5. Currency Policy is Tricky. As if U.S. international economic policy were not tangled enough, we now introduce the question of appropriate and inappropriate currency policy. The difficulty is that, while currency moves have important effects on trade flows, they are heavily determined by monetary policy and economic growth. When a central bank lowers interest rates, currencies tend to depreciate. Slow-growing economies tend to have lower interest rates and weaker currencies. Unlike with tariffs, there are rarely bright lines showing currency misbehavior. There is little to suggest malfeasance on the part of Brazil and Argentina; in fact, Brazil just intervened in currency markets to prop up its currency.

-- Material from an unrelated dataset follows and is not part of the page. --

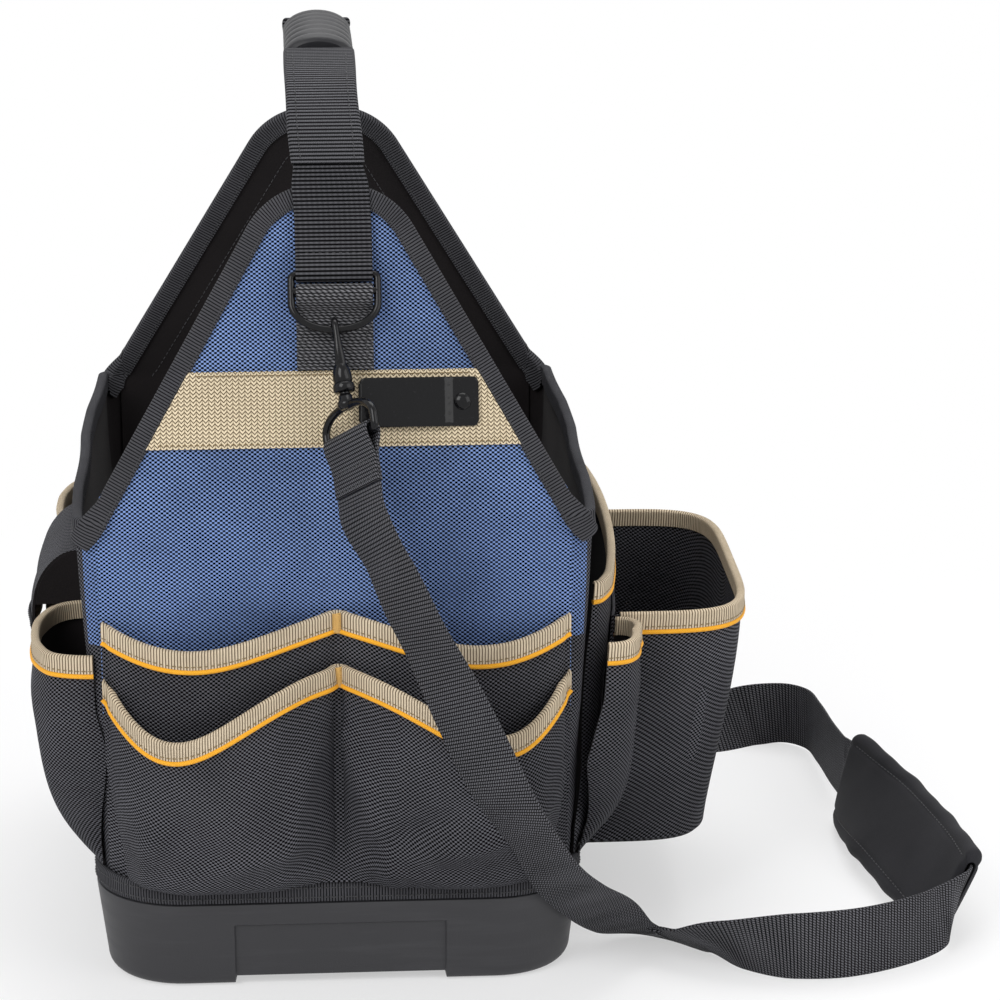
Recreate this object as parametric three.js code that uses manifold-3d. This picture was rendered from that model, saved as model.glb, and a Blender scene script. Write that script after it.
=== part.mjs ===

6. Hard to Justify. President Trump’s steel tariffs were imposed last year under a provision of trade law allowing for measures to bolster national security. The link between those tariffs and national security was always tenuous, but in the most recent instance, the President seemed to abandon the link altogether – he declared this to be about currency irritation. Until recently, some analysts were dismissive of such legal technicalities. After all, was a court really going to constrain the President when he claimed to be pursuing national security interests? Actually, in mid-November, the U.S. Court of International Trade did say there were important limits on presidential powers in this area. That precedent led one prominent legal analyst to declare that the President’s move against Brazil and Argentina is illegal.
The President’s cyber sally south of the border is a slap for those seeking a trade war cessation. The effect is more symbolic than economic. It portends new fronts on the trade war, both geographically and topically, while undermining the U.S. credibility necessary to make lasting deals to achieve trade peace.